A first-of-its-kind study conducted by researchers at the UCLA and the University of Wisconsin was released this January a study analyzing relationship between sleep functioning and trichotillomania (TTM) and excoriation disorder (ExD). The study, Sleep functioning in adults with trichotillomania (hair-pulling disorder), excoriation (skin-picking) disorder, and a non-affected comparison sample, published in the Journal of Obsessive-Compulsive and Related Disorders, compared trends in over four hundred people with TTM or ExD and nearly 150 healthy control subjects, making it possibly the largest study of BFRBs and sleep to date.

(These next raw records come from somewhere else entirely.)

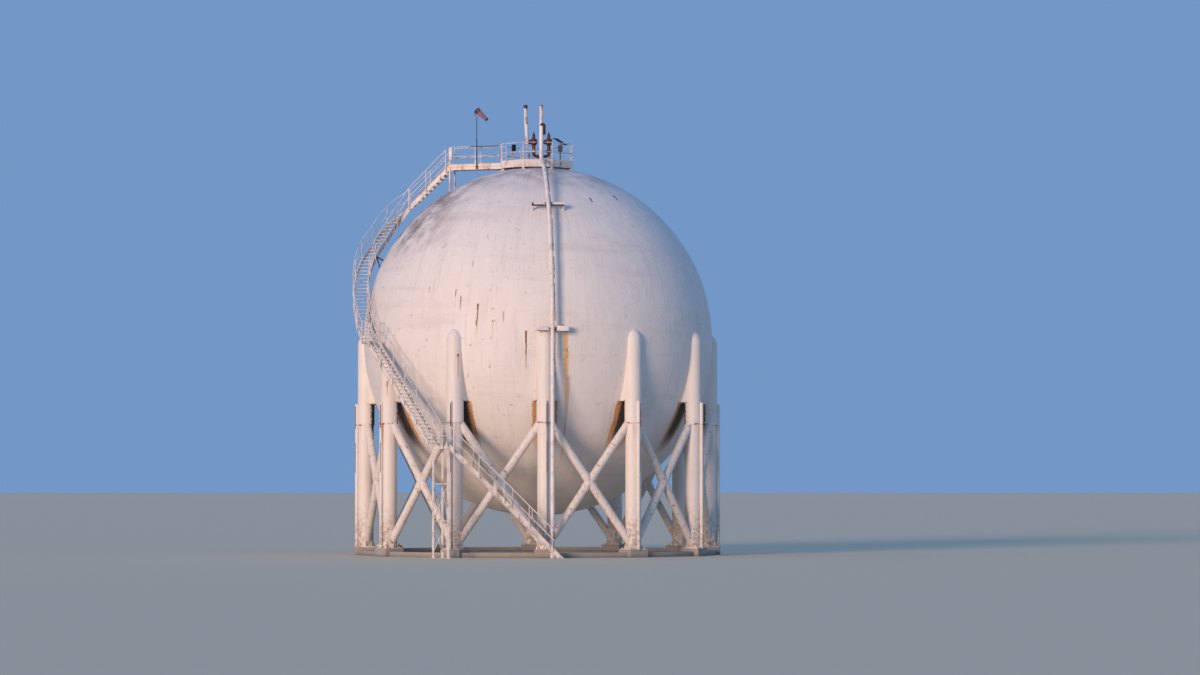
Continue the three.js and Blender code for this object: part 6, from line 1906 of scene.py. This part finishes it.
for face in shape.faces:
    turns = [math.atan2(loop.vert.co.y, loop.vert.co.x) for loop in face.loops]
    for loop, turn in zip(face.loops, turns):
        if max(turns) - min(turns) > math.pi and turn < 0:
            turn += 2 * math.pi
        loop[uv].uv = (turn * 0.15, loop.vert.co.z)
shape.transform(to_sock)
nylon, shader, place = new_material("faded_nylon")
cloth = put("ShaderNodeUVMap", {}, nylon.node_tree, uv_map="cloth")[0]
cloth_parts = split(cloth)
warp, weft = (put(
    "ShaderNodeTexWave", {"Vector": cloth, "Scale": 160.0, "Distortion": 0.4}, wave_type="BANDS",
    bands_direction=direction,
)["Fac"] for direction in "XY")
thread = warp * weft
fading = noise(cloth, 4.0, 5)
tone = blend(fading, (0.3, 0.155, 0.21), (0.48, 0.3, 0.37))
tone = blend(thread * 0.2, tone, (0.3, 0.12, 0.12))
# Near-black towards the tip
dark_tip = ease(cloth_parts["Y"] + fading * 0.06, 0.7, 0.76)
tone = blend(dark_tip, tone, (0.009, 0.008, 0.011))
# Painted shade: the cloth is darkened all round near the mouth
near_mouth = ease(cloth_parts["Y"] + fading * 0.05, 0.13, 0.08)
tone = blend(near_mouth * 0.9, tone, (0.035, 0.022, 0.028))
surface(shader, tone, 0.8, thread, 0.25, 0.001)
shader.inputs["Sheen Weight"].default_value = 0.3
sock_cloth = keep("wind_sock_cloth", shape, nylon, ["wind_sock"], "sock", 80)
wall = sock_cloth.modifiers.new("cloth_thickness", "SOLIDIFY")
wall.thickness = 0.0012
wall.offset = -1

# Hems of the sock: dark webbing sewn round both its ends, with short ties that lace its mouth to the
# frame's ring
hem_cloth, shader, place = new_material("hem_webbing")
tone = blend(noise(place, 60.0, 3), (0.02, 0.016, 0.018), (0.07, 0.045, 0.045))
surface(shader, tone, 0.9, noise(place, 300.0, 2), 0.4, 0.001)
shape = bmesh.new()
HEM = 0.026
for radius, along in (
    (MOUTH_RADIUS - 0.002, SOCK_START + 0.004), (TIP_RADIUS - 0.002, SOCK_START + SOCK_LENGTH - 0.03)
):
    bmesh.ops.create_cone(
        shape, cap_ends=False, segments=64, radius1=radius, radius2=radius - 0.003, depth=HEM,
        matrix=Matrix.Translation(up(along + HEM / 2)),
    )
bmesh.ops.recalc_face_normals(shape, faces=shape.faces)
for i in range(16):
    turn = math.radians(i * 22.5 + 8)
    outward = Vector((math.cos(turn), math.sin(turn), 0))
    rod(
        shape, outward * (MOUTH_RADIUS - 0.006) + up(SOCK_START + 0.016),
        outward * (MOUTH_RADIUS + 0.001) + up(-0.006), 0.0025, 6
    )
shape.transform(to_sock)
sock_hems = keep("wind_sock_hems", shape, hem_cloth, body="sock", crease=60)
wall = sock_hems.modifiers.new("webbing_thickness", "SOLIDIFY")
wall.thickness = 0.0015
wall.offset = 0
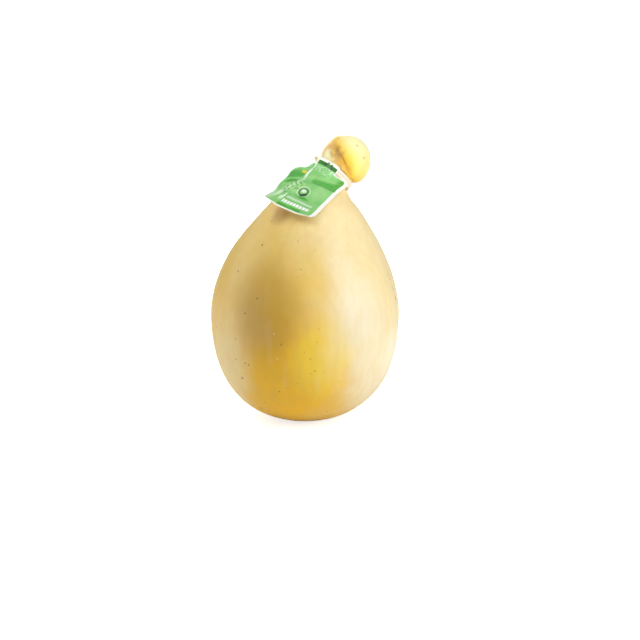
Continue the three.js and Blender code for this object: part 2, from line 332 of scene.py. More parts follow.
# White paper: the glow seen by the camera brings it to white except where a shadow falls
def makeFloor():
    bpy.ops.mesh.primitive_plane_add(size=studio["floorSize"] * mm, location=base)
    floor = bpy.context.object
    floor.name = "studioFloor"
    material, tree, shader = newMaterial("paleFloor")
    place = objectPlace(tree)
    near, full = studio["glowFull"]
    away = distance(place, (0, 0, 0))
    inputs = {0: away, 1: near * mm, 2: full * mm, 3: studio["floorGlow"], 4: 1.0}
    glow = addNode(tree, "MapRange", inputs).outputs[0]
    glow = times(glow, addNode(tree, "LightPath").outputs["Is Camera Ray"])
    setInputs(shader, {
        "Base Color": (0.9, 0.9, 0.9, 1), "Roughness": 0.9, "Specular IOR Level": 0.1,
        "Emission Color": (1, 1, 1, 1), "Emission Strength": glow,
    })
    dress(floor, material)


makeCamera()
for panel in studio["panels"]:
    makePanel(*panel)
makeWorld()
makeFloor()
bpy.context.scene.view_settings.view_transform = "Standard"
print("studio made")


# The cheese is one skin of rings, from its foot up to its head
cheeseShape = {
    "columns": 64,
    "ringCounts": {"lower": 12, "upper": 12, "shoulder": 12, "collar": 7, "head": 13},
    "footRings": (0.25, 0.6, 0.9),  # shares of the flat spot's radius
    "bodyRadius": 80, "widestHeight": 88,
    "upperLength": 133, "upperFullness": 1.02,
    "lowerDepth": 90, "lowerFullness": 2.4,
    "shoulderHeight": 182, "leanAtShoulder": 7.6, "leanPower": 2.6,
    "shoulderTurnEase": 1.4, "shoulderPull": 0.6, "neckPull": 0.43,
    "grooveRadius": 14.9, "grooveHalf": 3.6, "grooveWall": 1.0,
    "neckUnderRadius": 17.8, "neckUnderSlope": -0.8, "neckOverRadius": 17, "lipTilt": 3,
    "creaseDistance": 12.3, "collarRadius": 18.9, "collarSlope": 0.5,
    "creaseProfile": ((0.8, 18.9), (2.0, 19.0), (3.2, 19.7)),  # how far beyond the collar, radius
    "headRadius": 20.9, "headHalfThickness": 19.2, "headOffset": 6, "headStart": 15.5,
    "foldDepth": 1.3, "foldWidth": 1.5, "foldTurn": 78,  # the crease is deepest on this side
    "foldLeast": 0.06, "foldSpread": 2.6, "foldSharpness": 1.6, "foldUneven": 0.4, "foldScale": 0.12,
    "topSwell": 2.3, "topTurn": 10, "topSpread": 2.2,  # the collar and the head are fuller on top
    "topHumps": ((1, 0, 3.2), (0.5, -5, 4), (0.8, 5, 4)),  # share, place from the crease, reach
    "crownSwell": 1.6, "crownWay": (0.62, -0.1, 0.78), "crownSpread": 3, "crownFrom": (1, 10),
    "uneven": ((0.45, 0.028), (0.18, 0.07), (0.16, 0.22)),  # height in millimetres, scale of its noise
    "evenFrom": 13.5, "evenBelow": 1.5,  # where that evens out, down at the foot
    "pleats": 17, "pleatDepth": 0.55, "pleatWander": 3.08, "pleatSink": 0.35,  # gathers at the twine
    "pleatReach": 13, "pleatFade": 2.2, "pleatWithin": 45,
}
neckCentre = base + Vector((22.8, 14.7, 204.7)) * mm
neckAxis = heading(45, 34)
headAxis = heading(65.6, 7.5)
up = Vector((0, 0, 1))
neckRight, headRight = neckAxis.cross(up).normalized(), headAxis.cross(up).normalized()
neckTop, headTop = neckRight.cross(neckAxis), headRight.cross(headAxis)


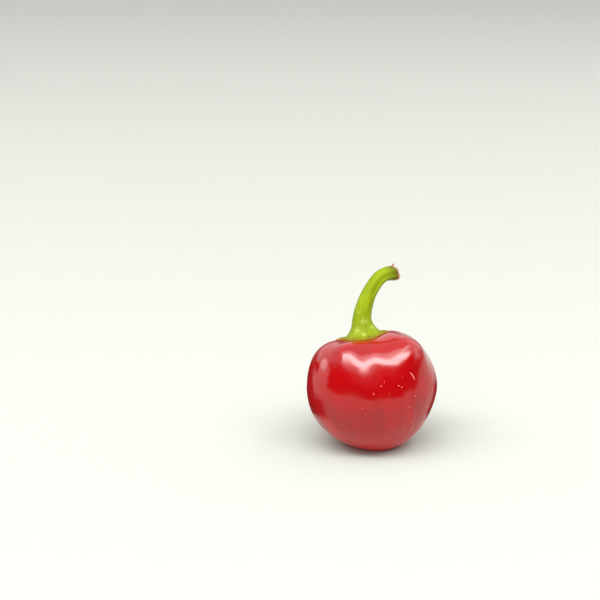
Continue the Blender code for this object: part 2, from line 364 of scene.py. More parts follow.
def pod_skin(azimuth, polar):
    """Points of the pod about its own axis, for arrays of azimuths and polar angles."""
    rise = (1 - np.cos(polar)) / 2
    power = mix(BLOSSOM_POWER, SHOULDER_POWER, smoothstep(rise))
    across = np.clip(np.sin(polar), 0, 1)
    cut = crease_depth(azimuth, polar)
    radius = POD_RADIUS * across ** power - cut * np.sqrt(across)
    height = -POD_HALF_HEIGHT * np.cos(polar) + EQUATOR_LIFT * across ** 2 - cut * CREASE_DROP
    height = height - np.where(rise > CREASE_START, HOLLOW_DEPTH * bump(radius, HOLLOW_SPREAD), 0)
    points = np.stack([radius * np.cos(azimuth), radius * np.sin(azimuth), height], -1)
    outward = points / np.linalg.norm(points, axis=-1, keepdims=True)
    return points + outward * swelling(outward)[..., None]


widest = pod_skin(np.linspace(0, tau, 9), np.full(9, pi / 2))
print("the pod's girth lies", np.round(np.linalg.norm(widest[:, :2], axis=1), 1), "mm from its axis")

# %% [markdown]
# The pepper doesn't balance on one point: under its own weight the skin is pressed flat where it meets the
# board. So the pod is leaned about its axis and lifted to its height, and whatever would then lie under
# the board is brought up to it, with a short rounding at the edge of the flat spot.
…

The study recruited participants online, screened for eligibility, then administered a battery of sleep TTM/ExD-related questions. While online self-reporting can potentially result in selection and self-diagnosis biases as compared to surveys conducted clinically, such marvels of the internet age like SurveyMonkey have undoubtedly contributed to humanity’s ability to do science at a 21st century pace.
The findings conclude that comprehensive treatment for TTM and ExD should include assessments for contributing sleep-related factors. Current assessment tools for BFRBs do not include items regarding sleep and clinicians should explicitly inquire about sleep patterns and address triggering environmental factors.
The authors suggest wearing protective clothing like gloves or long sleeves to sleep if necessary and in severe cases of sleep-related BFRBD, undergoing polysomnography to assess underlying dysregulation in sleep maintenance processes. Patients can also receive
medication or behavioral interventions to address sleep disturbance or anxiety.
Like many other psychology fields, BFRB research is becoming more cross-disciplinary as evidence emerges linking conditions in different fields. While this study only produced correlations between TTM, ExD, and sleep, correlation is the first step toward discovering causation and then treatments. Encouragingly, this study has given clear evidence that assessment of sleep disturbances should be included in comprehensive BFRB assessments in order to give a more complete view of the condition’s effect on patents’ quality of life and general well-being.